Weather event can cause either death(FATALITIES) or injuries(INJURIES). #### (A-1) Analysis on fatalities
##Subsetting fatalities
Fatalities<- aggregate(FATALITIES ~ EVTYPE,weather,sum)
##taking EVTYPE causes mean of fatalities
Fatalities<-Fatalities[Fatalities$FATALITIES>(mean(Fatalities$FATALITIES)),]
## frequency bar plot for fatalities
ft<-ggplot(aes(x=EVTYPE,y=FATALITIES),data=Fatalities)+
geom_bar(stat = "identity",aes(fill = FATALITIES))+
theme(axis.text.x=element_text(angle=90, hjust=1))+
labs(title="Total Fatalities by Event Type", x="", y="Total Fatalities")
print(ft)
#### (A-2) Analysis on injuries
##Subsetting fatalities
Injuries<- aggregate(INJURIES ~ EVTYPE,weather,sum)

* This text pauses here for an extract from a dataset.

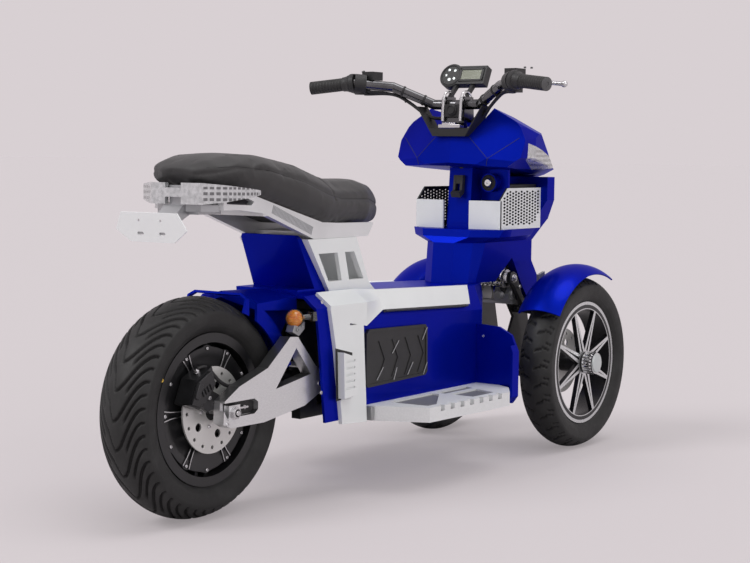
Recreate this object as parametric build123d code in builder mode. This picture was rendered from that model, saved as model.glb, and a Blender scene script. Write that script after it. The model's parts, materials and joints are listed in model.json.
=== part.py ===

##taking EVTYPE causes mean of injuries
Injuries<-Injuries[Injuries$INJURIES>(mean(Injuries$INJURIES)),]
## frequency bar plot for injuries
inj<-ggplot(aes(x=EVTYPE,y=INJURIES),data=Injuries)+
geom_bar(stat = "identity",aes(fill = INJURIES))+
theme(axis.text.x=element_text(angle=90, hjust=1))+
labs(title="Total Injuries by Event Type",x="",y="Total Injuries")
print(inj)
paste("For both fatalities(death) and injuries, type Tornade resulted in by far the largest damages, with ",max(Fatalities$FATALITIES),"fatalities and ",max(Injuries$INJURIES), "injuries")
## [1] "For both fatalities(death) and injuries, type Tornade resulted in by far the largest damages, with 5633 fatalities and 91346 injuries"
To answer this question , columns PROPDMG, PROPDMGEXP, CROPDMG, and CROPDMGEXP are used. Expenditures are marked in “K”,“M” and “B” (PROPDMGEXP and CROPDMGEXP) meaning thousands , millions and billions of dollars. Subdatasets are created for actual expenditure in dollars and one for total expenditure for a weather type.Plots are created to determine which weather type have maximum impact on economy.
eco<-weather[((weather$PROPDMG>0||CROPDMG>0))&((weather$PROPDMGEXP %in% c("K","M","B"))||(weather$CROPDMGEXP %in% c("K","M","B"))),c("EVTYPE","PROPDMG","PROPDMGEXP","CROPDMG","CROPDMGEXP")]
##Calculating actual damages
multiplier1<-data.frame(PROPDMGEXP=c("K","M","B"),multiplier1=c(1000,1000000,1000000000))
multiplier2<-data.frame(CROPDMGEXP=c("K","M","B"),multiplier2=c(1000,1000000,1000000000))
eco<-merge(eco,multiplier1,by= "PROPDMGEXP")
eco<-merge(eco,multiplier2,by= "CROPDMGEXP")
eco$DAMAGE<-(eco$PROPDMG*eco$multiplier1/1000000000+eco$CROPDMG*eco$multiplier2/1000000000)
##creating summaries for EVTYPE
ecodamage<- aggregate(DAMAGE ~ EVTYPE,eco, sum)
ecodamage<-ecodamage[ecodamage$DAMAGE>(mean(ecodamage$DAMAGE)),]
##plot for damages by event type
ggplot(aes(x=EVTYPE,,y=DAMAGE),data=ecodamage)+
geom_bar(stat = "identity",aes(fill = DAMAGE))+
theme(axis.text.x=element_text(angle=90, hjust=1)) +
labs(title="Total Damage($ billion) by Event Type", x="", y="Total Damages(B$)")
### conclusion for economic damage
paste("FLOODS have the largest impact on economy with",max(ecodamage$DAMAGE),"billion dollars.")
## [1] "FLOODS have the largest impact on economy with 138.0074445 billion dollars."